## start
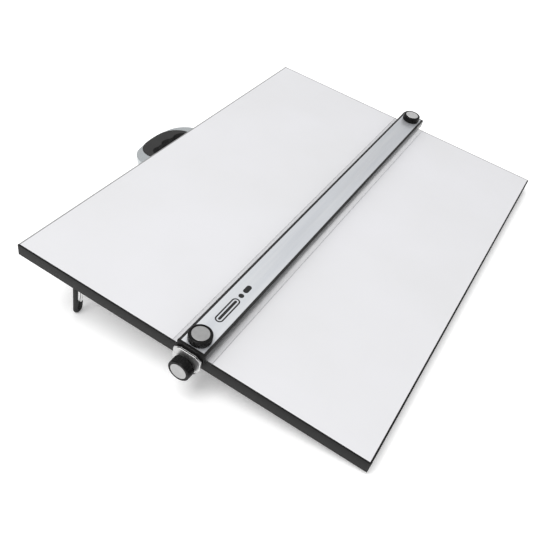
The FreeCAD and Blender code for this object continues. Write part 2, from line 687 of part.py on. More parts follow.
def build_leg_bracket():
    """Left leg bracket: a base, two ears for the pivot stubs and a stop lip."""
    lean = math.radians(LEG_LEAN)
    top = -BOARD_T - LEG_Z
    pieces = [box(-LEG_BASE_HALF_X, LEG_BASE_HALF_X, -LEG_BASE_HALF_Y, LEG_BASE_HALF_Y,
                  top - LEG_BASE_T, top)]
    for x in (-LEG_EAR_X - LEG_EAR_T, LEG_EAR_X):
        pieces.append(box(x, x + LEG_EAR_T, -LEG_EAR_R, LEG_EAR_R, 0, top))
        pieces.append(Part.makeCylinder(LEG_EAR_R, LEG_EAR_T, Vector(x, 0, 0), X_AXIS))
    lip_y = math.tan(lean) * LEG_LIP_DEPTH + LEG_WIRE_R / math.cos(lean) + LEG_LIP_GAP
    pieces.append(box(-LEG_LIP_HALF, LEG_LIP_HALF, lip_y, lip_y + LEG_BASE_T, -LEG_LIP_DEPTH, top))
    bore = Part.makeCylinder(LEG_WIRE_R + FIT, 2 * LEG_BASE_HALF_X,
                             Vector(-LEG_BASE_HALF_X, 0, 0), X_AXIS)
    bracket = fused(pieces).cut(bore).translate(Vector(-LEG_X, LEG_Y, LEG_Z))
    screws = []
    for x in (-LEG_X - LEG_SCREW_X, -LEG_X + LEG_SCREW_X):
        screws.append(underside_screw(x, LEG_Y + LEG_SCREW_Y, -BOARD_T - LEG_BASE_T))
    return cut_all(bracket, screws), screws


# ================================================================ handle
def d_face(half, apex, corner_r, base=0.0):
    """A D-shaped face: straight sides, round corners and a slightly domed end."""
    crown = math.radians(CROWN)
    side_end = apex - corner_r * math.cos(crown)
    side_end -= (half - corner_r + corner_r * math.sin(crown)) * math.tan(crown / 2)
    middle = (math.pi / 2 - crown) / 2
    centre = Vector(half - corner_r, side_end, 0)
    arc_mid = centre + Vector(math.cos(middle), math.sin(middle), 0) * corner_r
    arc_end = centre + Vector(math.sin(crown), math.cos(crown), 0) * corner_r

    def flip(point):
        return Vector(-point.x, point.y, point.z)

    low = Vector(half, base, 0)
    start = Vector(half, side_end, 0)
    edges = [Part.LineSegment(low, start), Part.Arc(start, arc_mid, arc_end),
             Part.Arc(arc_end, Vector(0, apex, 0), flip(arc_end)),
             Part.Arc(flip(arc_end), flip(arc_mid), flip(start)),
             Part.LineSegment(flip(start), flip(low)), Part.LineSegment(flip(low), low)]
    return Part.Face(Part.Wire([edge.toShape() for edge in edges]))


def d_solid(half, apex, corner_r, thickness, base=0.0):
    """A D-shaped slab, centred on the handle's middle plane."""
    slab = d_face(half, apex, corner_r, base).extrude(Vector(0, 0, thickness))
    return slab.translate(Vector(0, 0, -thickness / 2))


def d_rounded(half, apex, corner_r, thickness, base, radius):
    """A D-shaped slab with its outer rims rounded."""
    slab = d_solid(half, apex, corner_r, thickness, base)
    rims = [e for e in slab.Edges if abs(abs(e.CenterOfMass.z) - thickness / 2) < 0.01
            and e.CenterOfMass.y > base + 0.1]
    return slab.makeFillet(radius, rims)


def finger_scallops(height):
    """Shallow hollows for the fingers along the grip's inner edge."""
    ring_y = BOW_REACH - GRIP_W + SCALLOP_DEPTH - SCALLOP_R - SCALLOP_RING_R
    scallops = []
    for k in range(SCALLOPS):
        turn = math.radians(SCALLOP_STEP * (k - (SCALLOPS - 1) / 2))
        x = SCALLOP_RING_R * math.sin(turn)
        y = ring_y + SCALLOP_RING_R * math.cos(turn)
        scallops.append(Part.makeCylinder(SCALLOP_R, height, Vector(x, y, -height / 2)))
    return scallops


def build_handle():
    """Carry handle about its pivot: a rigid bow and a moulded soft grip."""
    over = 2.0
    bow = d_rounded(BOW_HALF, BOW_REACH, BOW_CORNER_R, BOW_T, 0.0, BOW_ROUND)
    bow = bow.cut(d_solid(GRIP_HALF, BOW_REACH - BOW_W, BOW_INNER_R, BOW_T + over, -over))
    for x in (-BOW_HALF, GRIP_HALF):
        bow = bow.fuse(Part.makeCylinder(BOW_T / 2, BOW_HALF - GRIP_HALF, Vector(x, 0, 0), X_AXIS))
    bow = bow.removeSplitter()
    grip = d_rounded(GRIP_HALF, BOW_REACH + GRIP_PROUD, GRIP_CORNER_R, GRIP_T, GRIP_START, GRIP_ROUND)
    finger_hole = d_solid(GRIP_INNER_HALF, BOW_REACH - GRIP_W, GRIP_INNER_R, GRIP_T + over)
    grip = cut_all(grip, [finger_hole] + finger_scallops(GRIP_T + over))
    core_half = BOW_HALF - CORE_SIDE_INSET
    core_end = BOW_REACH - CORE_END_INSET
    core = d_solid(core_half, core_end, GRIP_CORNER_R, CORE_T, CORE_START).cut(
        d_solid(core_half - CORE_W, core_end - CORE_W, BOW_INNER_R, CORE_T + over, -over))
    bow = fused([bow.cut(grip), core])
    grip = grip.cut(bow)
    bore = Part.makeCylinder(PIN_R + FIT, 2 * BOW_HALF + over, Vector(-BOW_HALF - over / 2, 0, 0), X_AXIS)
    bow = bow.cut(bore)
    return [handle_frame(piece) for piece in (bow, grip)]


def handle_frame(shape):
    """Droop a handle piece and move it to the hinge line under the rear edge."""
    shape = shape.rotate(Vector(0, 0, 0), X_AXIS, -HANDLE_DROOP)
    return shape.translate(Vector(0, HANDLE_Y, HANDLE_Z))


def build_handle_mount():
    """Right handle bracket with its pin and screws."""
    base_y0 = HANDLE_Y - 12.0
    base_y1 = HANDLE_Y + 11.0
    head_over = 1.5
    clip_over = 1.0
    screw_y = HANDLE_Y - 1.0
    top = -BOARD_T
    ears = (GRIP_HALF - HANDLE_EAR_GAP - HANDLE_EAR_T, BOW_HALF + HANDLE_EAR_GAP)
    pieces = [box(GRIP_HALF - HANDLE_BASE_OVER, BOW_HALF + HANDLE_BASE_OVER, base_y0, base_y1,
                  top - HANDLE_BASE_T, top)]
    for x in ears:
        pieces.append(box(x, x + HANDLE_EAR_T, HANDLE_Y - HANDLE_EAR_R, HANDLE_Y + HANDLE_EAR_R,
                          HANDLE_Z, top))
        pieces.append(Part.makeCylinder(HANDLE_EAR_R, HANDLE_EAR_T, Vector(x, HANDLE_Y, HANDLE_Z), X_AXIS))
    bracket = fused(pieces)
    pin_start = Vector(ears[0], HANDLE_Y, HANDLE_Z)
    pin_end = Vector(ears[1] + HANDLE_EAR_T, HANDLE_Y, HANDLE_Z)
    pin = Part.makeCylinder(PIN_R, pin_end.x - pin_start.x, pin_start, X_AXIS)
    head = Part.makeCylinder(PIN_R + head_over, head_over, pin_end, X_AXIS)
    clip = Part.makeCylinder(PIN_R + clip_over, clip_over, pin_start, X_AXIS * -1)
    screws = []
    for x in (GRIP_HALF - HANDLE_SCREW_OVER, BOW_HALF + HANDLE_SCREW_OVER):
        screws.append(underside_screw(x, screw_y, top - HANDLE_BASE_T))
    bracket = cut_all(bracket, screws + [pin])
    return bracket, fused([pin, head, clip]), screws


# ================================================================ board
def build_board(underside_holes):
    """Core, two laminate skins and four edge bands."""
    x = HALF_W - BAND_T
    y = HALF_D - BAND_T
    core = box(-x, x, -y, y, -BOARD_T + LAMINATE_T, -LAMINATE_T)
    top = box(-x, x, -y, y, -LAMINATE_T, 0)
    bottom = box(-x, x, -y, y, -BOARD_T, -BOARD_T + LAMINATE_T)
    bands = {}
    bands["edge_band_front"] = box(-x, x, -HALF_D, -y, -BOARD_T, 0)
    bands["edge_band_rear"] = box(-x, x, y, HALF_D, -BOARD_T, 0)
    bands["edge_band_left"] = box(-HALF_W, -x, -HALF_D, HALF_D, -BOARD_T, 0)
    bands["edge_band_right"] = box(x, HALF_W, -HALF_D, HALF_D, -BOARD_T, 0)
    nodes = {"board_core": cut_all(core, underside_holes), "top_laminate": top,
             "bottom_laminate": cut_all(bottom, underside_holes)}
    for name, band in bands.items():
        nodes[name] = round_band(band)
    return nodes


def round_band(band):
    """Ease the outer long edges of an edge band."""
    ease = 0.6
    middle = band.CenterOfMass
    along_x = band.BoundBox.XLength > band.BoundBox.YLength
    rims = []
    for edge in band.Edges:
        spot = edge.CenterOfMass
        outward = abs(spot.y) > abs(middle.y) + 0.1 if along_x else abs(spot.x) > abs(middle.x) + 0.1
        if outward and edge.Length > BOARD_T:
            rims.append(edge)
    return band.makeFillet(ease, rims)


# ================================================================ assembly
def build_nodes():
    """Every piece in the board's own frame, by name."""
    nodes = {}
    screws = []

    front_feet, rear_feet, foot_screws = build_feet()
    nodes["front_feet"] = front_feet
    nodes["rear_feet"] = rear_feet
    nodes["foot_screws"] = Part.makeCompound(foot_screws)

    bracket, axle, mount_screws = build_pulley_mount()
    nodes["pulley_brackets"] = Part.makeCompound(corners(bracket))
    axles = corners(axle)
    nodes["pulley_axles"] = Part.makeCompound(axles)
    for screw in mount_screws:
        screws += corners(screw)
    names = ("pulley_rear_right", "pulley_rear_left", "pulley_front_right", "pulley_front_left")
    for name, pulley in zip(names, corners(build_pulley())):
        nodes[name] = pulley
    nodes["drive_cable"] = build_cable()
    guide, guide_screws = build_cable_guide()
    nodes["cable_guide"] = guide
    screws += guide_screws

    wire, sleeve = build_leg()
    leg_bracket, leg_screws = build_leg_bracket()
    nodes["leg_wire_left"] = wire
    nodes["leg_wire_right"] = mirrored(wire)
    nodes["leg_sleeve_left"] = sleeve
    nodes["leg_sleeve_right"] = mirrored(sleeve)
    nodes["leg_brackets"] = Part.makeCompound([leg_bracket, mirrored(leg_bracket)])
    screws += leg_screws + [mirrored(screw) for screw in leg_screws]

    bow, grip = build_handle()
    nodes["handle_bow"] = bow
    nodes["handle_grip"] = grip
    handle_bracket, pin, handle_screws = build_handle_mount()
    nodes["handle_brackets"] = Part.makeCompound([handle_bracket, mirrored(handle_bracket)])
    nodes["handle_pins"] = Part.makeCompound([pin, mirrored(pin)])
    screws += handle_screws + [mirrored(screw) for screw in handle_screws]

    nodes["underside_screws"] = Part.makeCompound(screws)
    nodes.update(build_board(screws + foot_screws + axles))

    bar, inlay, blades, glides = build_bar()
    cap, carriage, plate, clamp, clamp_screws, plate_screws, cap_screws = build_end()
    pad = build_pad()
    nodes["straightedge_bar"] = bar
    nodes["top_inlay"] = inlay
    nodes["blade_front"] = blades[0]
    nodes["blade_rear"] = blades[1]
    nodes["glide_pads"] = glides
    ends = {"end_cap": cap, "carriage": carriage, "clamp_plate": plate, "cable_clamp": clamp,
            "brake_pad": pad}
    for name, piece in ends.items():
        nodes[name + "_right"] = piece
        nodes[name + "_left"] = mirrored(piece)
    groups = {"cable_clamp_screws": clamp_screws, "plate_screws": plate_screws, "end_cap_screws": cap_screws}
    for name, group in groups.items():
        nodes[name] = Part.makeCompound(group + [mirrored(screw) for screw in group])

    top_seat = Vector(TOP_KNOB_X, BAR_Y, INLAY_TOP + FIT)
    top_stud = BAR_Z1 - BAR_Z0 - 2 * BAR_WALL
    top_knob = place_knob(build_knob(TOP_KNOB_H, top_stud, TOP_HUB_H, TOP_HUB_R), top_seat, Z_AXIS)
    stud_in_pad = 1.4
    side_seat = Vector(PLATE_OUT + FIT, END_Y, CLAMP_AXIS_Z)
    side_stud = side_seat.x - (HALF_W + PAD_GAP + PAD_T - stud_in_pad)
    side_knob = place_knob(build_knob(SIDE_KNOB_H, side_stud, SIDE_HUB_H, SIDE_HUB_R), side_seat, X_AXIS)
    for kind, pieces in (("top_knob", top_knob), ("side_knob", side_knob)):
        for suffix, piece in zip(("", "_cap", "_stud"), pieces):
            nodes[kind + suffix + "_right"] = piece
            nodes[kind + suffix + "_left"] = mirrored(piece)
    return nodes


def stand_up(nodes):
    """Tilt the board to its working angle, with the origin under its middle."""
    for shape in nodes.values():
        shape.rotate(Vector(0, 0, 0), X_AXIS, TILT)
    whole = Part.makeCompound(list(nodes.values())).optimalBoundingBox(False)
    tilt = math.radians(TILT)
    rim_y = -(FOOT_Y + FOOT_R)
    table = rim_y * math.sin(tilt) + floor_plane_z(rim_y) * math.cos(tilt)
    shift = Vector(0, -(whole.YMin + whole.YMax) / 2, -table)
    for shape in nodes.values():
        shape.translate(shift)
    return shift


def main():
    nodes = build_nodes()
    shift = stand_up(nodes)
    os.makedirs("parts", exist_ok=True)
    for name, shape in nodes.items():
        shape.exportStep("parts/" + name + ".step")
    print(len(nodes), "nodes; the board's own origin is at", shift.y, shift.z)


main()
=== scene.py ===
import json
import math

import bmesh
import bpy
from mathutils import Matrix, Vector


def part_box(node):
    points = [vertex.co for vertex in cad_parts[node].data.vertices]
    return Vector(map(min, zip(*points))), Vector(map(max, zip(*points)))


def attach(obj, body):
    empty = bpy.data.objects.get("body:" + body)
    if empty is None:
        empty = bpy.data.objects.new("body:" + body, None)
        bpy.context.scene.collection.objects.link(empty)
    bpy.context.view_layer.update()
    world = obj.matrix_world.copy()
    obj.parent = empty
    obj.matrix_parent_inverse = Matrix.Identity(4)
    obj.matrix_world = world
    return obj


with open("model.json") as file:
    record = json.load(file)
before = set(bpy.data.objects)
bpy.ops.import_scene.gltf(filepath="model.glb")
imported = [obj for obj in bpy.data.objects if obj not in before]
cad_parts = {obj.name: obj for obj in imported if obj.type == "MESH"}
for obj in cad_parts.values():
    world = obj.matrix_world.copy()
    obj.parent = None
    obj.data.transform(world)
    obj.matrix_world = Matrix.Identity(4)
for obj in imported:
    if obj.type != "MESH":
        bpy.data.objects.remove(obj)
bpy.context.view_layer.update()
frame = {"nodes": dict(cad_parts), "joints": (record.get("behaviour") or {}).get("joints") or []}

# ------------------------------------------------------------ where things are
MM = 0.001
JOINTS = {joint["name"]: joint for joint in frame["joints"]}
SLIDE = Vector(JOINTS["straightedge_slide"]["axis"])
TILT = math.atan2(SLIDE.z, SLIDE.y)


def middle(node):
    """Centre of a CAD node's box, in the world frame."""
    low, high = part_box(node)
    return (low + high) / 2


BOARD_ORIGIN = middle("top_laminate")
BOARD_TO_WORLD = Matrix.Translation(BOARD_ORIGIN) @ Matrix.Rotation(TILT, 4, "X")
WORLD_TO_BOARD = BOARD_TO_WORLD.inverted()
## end
# Request
Extract the lines of the preceding material that run from the line with "tilt = math.radians(TILT)" through the line with "in imported if", inclusive, reproducing them exactly and adding nothing.

# Output
    tilt = math.radians(TILT)
    rim_y = -(FOOT_Y + FOOT_R)
    table = rim_y * math.sin(tilt) + floor_plane_z(rim_y) * math.cos(tilt)
    shift = Vector(0, -(whole.YMin + whole.YMax) / 2, -table)
    for shape in nodes.values():
        shape.translate(shift)
    return shift


def main():
    nodes = build_nodes()
    shift = stand_up(nodes)
    os.makedirs("parts", exist_ok=True)
    for name, shape in nodes.items():
        shape.exportStep("parts/" + name + ".step")
    print(len(nodes), "nodes; the board's own origin is at", shift.y, shift.z)


main()
=== scene.py ===
import json
import math

import bmesh
import bpy
from mathutils import Matrix, Vector


def part_box(node):
    points = [vertex.co for vertex in cad_parts[node].data.vertices]
    return Vector(map(min, zip(*points))), Vector(map(max, zip(*points)))


def attach(obj, body):
    empty = bpy.data.objects.get("body:" + body)
    if empty is None:
        empty = bpy.data.objects.new("body:" + body, None)
        bpy.context.scene.collection.objects.link(empty)
    bpy.context.view_layer.update()
    world = obj.matrix_world.copy()
    obj.parent = empty
    obj.matrix_parent_inverse = Matrix.Identity(4)
    obj.matrix_world = world
    return obj


with open("model.json") as file:
    record = json.load(file)
before = set(bpy.data.objects)
bpy.ops.import_scene.gltf(filepath="model.glb")
imported = [obj for obj in bpy.data.objects if obj not in before]
cad_parts = {obj.name: obj for obj in imported if obj.type == "MESH"}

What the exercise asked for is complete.